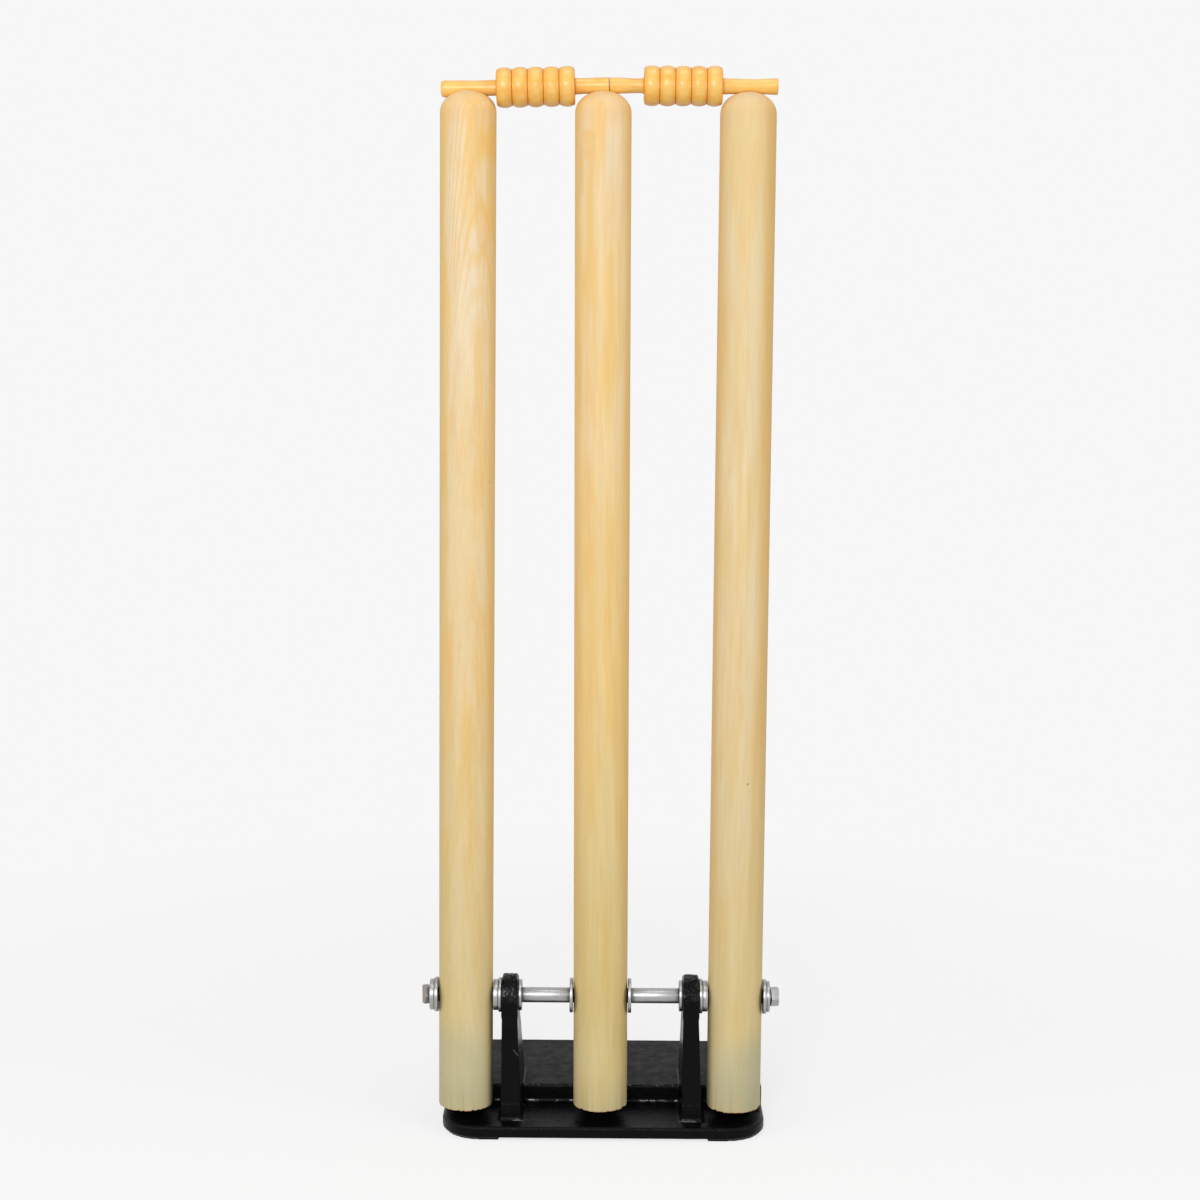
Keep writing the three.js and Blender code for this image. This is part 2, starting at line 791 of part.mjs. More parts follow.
function springAnchor() {
  const radius = anchorShankDiameter / 2;
  const collar = anchorCollarDiameter / 2;
  const seat = anchorSeatGap;
  const collarTop = seat + anchorCollarThickness;
  const neckTop = anchorRingRise - anchorMeanDiameter / 2;
  const body = turned([
    [0, -anchorShankLength],
    [radius, -anchorShankLength],
    [radius, seat],
    [collar, seat],
    [collar, collarTop - anchorCollarEdge],
    [collar - anchorCollarEdge, collarTop],
    [radius, collarTop],
    [radius, neckTop],
    [0, neckTop],
  ], eyeSteps);
  const ring = eyeRing(anchorMeanDiameter, anchorWireDiameter).translate(0, 0, anchorRingRise);
  return toGeometry(join(body, ring));
}

// Return springs

// The centre line of one spring, from the hook in the stump's eye to the hook in the anchor.
function springPath(eye, anchor) {
  const along = anchor.clone().sub(eye);
  const length = along.length();
  along.normalize();
  const across = new THREE.Vector3(1, 0, 0);
  across.addScaledVector(along, -across.dot(along)).normalize();
  const rise = along.clone().cross(across);
  const at = (u, v, w) => eye.clone()
    .addScaledVector(across, u)
    .addScaledVector(rise, v)
    .addScaledVector(along, w);

  const coil = springMeanDiameter / 2;
  const hook = springHookMeanDiameter / 2;
  const apart = (springWireDiameter + stumpEyeWireDiameter) / 2 + springHookGap;
  const farEnd = stumpEyeMeanDiameter / 2 - apart;
  const coilStart = farEnd + hook + springHookRise;
  const coilLength = length - 2 * coilStart;

  // One hook seen from its coil. The sign says which way it faces, and place turns its own heights into
  // heights along the spring.
  const hookPoints = (sign, place) => {
    const bend = new THREE.CubicBezierCurve3(
      new THREE.Vector3(0, -coil, 0),
      new THREE.Vector3(sign * hook * bendReachShare, -coil, springHookRise * bendRiseShare),
      new THREE.Vector3(sign * hook, 0, springHookRise * (1 - bendReachShare)),
      new THREE.Vector3(sign * hook, 0, springHookRise),
    );
    const points = bend.getPoints(bendSteps).slice(1);
    for (let step = 1; step <= hookSteps; step += 1) {
      const angle = Math.PI * step / hookSteps;
      points.push(new THREE.Vector3(
        sign * hook * Math.cos(angle),
        0,
        springHookRise + hook * Math.sin(angle),
      ));
    }
    points.push(new THREE.Vector3(-sign * hook, 0, springHookRise - springWireDiameter));
    return points.map((point) => at(point.x, point.y, place(point.z)));
  };

  const coilPoints = [];
  const steps = springTurns * curlSteps;
  for (let step = 0; step <= steps; step += 1) {
    const angle = 2 * Math.PI * step / curlSteps - Math.PI / 2;
    const height = coilStart + coilLength * step / steps;
    coilPoints.push(at(coil * Math.cos(angle), coil * Math.sin(angle), height));
  }
  return [
    ...hookPoints(-1, (height) => coilStart - height).reverse(),
    ...coilPoints,
    ...hookPoints(1, (height) => coilStart + coilLength + height),
  ];
}

// The smallest clear space between two stretches of a wire that are not neighbours along it.
function leastGap(points, diameter) {
  const travelled = [0];
  for (let i = 1; i < points.length; i += 1) {
    travelled.push(travelled[i - 1] + points[i].distanceTo(points[i - 1]));
  }
  let least = Infinity;
  for (let i = 0; i < points.length; i += 1) {
    for (let j = i + 1; j < points.length; j += 1) {
      if (travelled[j] - travelled[i] < Math.PI * diameter) continue;
      least = Math.min(least, points[i].distanceTo(points[j]) - diameter);
    }
  }
  return least;
}

// Assembly

function piece(name, geometry, material) {
  const mesh = new THREE.Mesh(geometry, material);
  mesh.name = name;
  return mesh;
}

const wicket = new THREE.Group();
wicket.add(piece('base_casting', baseCasting(), blackEnamel));

const axle = new THREE.Group();
axle.position.set(0, rowY, axleHeight);
axle.add(piece('axle_bolt', axleBolt(), yellowZinc));
axle.add(piece('axle_nut', axleNut(), zincPlate));
for (const { name, sign } of sides) {
  const endThickness = sign < 0 ? headWasherThickness : nutWasherThickness;
  const washers = [
    ['middle_stump', largeWasherDiameter, stack.middleWasher, innerWasherThickness],
    ['upright_inner', smallWasherDiameter, stack.uprightInnerWasher, innerWasherThickness],
    ['upright_outer', largeWasherDiameter, stack.uprightOuterWasher, uprightOuterWasherThickness],
    ['stump_inner', smallWasherDiameter, stack.stumpInnerWasher, stumpInnerWasherThickness],
    ['stump_outer', largeWasherDiameter, stack.stumpOuterWasher, stumpOuterWasherThickness],
    ['end', smallWasherDiameter, stack.endWasher, endThickness],
  ];
  for (const [place, diameter, from, thickness] of washers) {
    axle.add(piece(`washer_${name}_${place}`, washer(sign, diameter, from, thickness), zincPlate));
  }
  axle.add(piece(`spacer_tube_${name}`, spacerTube(sign), zincPlate));
}
for (const { name, x } of stations) {
  const sleeve = piece(`pivot_sleeve_${name}`, pivotSleeve(), zincPlate);
  sleeve.position.x = x;
  axle.add(sleeve);
}
wicket.add(axle);

for (const station of stations) {
  const { name, x, leanDegrees } = station;
  const swinging = new THREE.Group();
  swinging.position.set(x, rowY, axleHeight);
  swinging.rotation.y = THREE.MathUtils.degToRad(leanDegrees);
  swinging.add(piece(`stump_${name}`, stump(station), paleWood));
  swinging.add(piece(`stump_eye_${name}`, stumpEye(), zincPlate));
  swinging.updateMatrixWorld(true);
  wicket.add(swinging);

  const anchor = piece(`spring_anchor_${name}`, springAnchor(), zincPlate);
  anchor.position.set(x, anchorY, platformTopHeight + anchorPadHeight);
  wicket.add(anchor);

  const eyeCentre = new THREE.Vector3(0, stumpEyeCentre, -eyeDrop).applyMatrix4(swinging.matrixWorld);
  const anchorCentre = anchor.position.clone();
  anchorCentre.z += anchorRingRise;
  const path = springPath(eyeCentre, anchorCentre);
  const gap = leastGap(path, springWireDiameter).toFixed(2);
  console.log(`return_spring_${name}: least gap to itself ${gap} mm`);
  wicket.add(piece(`return_spring_${name}`, wire(path, springWireDiameter, wireSides), springSteel));
}

for (const { name, sign } of sides) {
  const line = bailLines[name];
  const mesh = piece(`bail_${name}`, bail(sign), lacqueredWood);
  const end = bailMeetingPlace + sign * bailEndGap / 2;
  mesh.position.set(end, rowY, line.heightAt(end));
  mesh.rotation.y = -line.angle;
  wicket.add(mesh);
}

export default wicket;
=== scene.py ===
"""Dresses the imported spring-back wicket: wood, cast iron, zinc plate and springs in a plain pale studio."""

import logging
import math
from collections.abc import Callable, Iterator
from contextlib import contextmanager
from dataclasses import dataclass
from enum import Enum
from functools import cache
from itertools import pairwise, product
from random import Random

import bmesh
import bpy
from mathutils import Matrix, Vector

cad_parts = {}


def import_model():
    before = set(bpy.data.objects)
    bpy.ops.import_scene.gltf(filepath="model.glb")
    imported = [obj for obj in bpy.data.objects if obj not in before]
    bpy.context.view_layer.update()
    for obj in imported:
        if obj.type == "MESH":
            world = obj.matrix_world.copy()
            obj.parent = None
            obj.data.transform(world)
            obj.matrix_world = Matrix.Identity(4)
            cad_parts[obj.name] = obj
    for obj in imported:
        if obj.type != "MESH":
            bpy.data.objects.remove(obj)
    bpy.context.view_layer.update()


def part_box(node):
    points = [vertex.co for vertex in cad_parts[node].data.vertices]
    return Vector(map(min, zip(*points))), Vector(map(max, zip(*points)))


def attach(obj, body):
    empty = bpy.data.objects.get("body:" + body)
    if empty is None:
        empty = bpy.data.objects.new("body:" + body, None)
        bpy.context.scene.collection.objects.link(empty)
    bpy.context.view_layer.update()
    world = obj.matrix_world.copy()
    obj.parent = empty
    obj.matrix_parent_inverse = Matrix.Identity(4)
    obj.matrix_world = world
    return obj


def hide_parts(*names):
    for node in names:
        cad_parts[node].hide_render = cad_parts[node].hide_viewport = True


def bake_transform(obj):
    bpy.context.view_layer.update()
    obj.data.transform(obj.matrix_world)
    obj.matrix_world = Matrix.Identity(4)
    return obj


log = logging.getLogger("wicket")

Span = tuple[float, float]
Profile = list[Span]
Colour = tuple[float, float, float]
Object = bpy.types.Object
Tree = bpy.types.NodeTree

MM = 0.001
NEAR = 1e-5
QUARTER = math.pi / 2
X_AXIS = Vector((1.0, 0.0, 0.0))
Y_AXIS = Vector((0.0, 1.0, 0.0))
Z_AXIS = Vector((0.0, 0.0, 1.0))


@dataclass(frozen=True)
class Axle:
    """The line that the three stumps turn on."""

    y: float = -0.0488
    z: float = 0.0976

    def at(self, x: float) -> Vector:
        """The point on the axle at x."""
        return Vector((x, self.y, self.z))


AXLE = Axle()


class Named(Enum):
    """A choice whose name is part of the names of pieces."""

    @property
    def word(self) -> str:
        """The name as the pieces have it."""
        return self.name.lower()


class Side(Named):
    """An end of the axle, as the bowler sees it."""

    LEFT = -1
    RIGHT = 1


class Station(Named):
    """A stump's place on the axle: its distance from the middle and its lean to the right, in degrees."""

    LEFT = (-0.09525, 0.21)
    MIDDLE = (0.0, -0.2)
    RIGHT = (0.09525, 0.02)

    @property
    def x(self) -> float:
        """The stump's distance from the middle."""
        return self.value[0]

    @property
    def centre(self) -> Vector:
        """Where the stump crosses the axle."""
        return AXLE.at(self.x)

    @property
    def lean(self) -> float:
        """The stump's lean to the right, in radians."""
        return math.radians(self.value[1])


class PlateTone(Enum):
    """The tint of a zinc plating, as a linear colour."""

    BRIGHT = (0.395, 0.395, 0.397)
    YELLOWED = (0.285, 0.258, 0.236)
    # Painted shade: near black, for steel in the shaded gaps beside the stumps and on shaded washer faces.
    SHADOWED = (0.05, 0.045, 0.04)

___

**Aim of the exercise**:
Exactly the lines from the line containing "const eyeCentre = new" to the line containing "obj.parent = None", both included, are to be set down; no other line belongs in the answer.

**Solution for this task**:
  const eyeCentre = new THREE.Vector3(0, stumpEyeCentre, -eyeDrop).applyMatrix4(swinging.matrixWorld);
  const anchorCentre = anchor.position.clone();
  anchorCentre.z += anchorRingRise;
  const path = springPath(eyeCentre, anchorCentre);
  const gap = leastGap(path, springWireDiameter).toFixed(2);
  console.log(`return_spring_${name}: least gap to itself ${gap} mm`);
  wicket.add(piece(`return_spring_${name}`, wire(path, springWireDiameter, wireSides), springSteel));
}

for (const { name, sign } of sides) {
  const line = bailLines[name];
  const mesh = piece(`bail_${name}`, bail(sign), lacqueredWood);
  const end = bailMeetingPlace + sign * bailEndGap / 2;
  mesh.position.set(end, rowY, line.heightAt(end));
  mesh.rotation.y = -line.angle;
  wicket.add(mesh);
}

export default wicket;
=== scene.py ===
"""Dresses the imported spring-back wicket: wood, cast iron, zinc plate and springs in a plain pale studio."""

import logging
import math
from collections.abc import Callable, Iterator
from contextlib import contextmanager
from dataclasses import dataclass
from enum import Enum
from functools import cache
from itertools import pairwise, product
from random import Random

import bmesh
import bpy
from mathutils import Matrix, Vector

cad_parts = {}


def import_model():
    before = set(bpy.data.objects)
    bpy.ops.import_scene.gltf(filepath="model.glb")
    imported = [obj for obj in bpy.data.objects if obj not in before]
    bpy.context.view_layer.update()
    for obj in imported:
        if obj.type == "MESH":
            world = obj.matrix_world.copy()
            obj.parent = None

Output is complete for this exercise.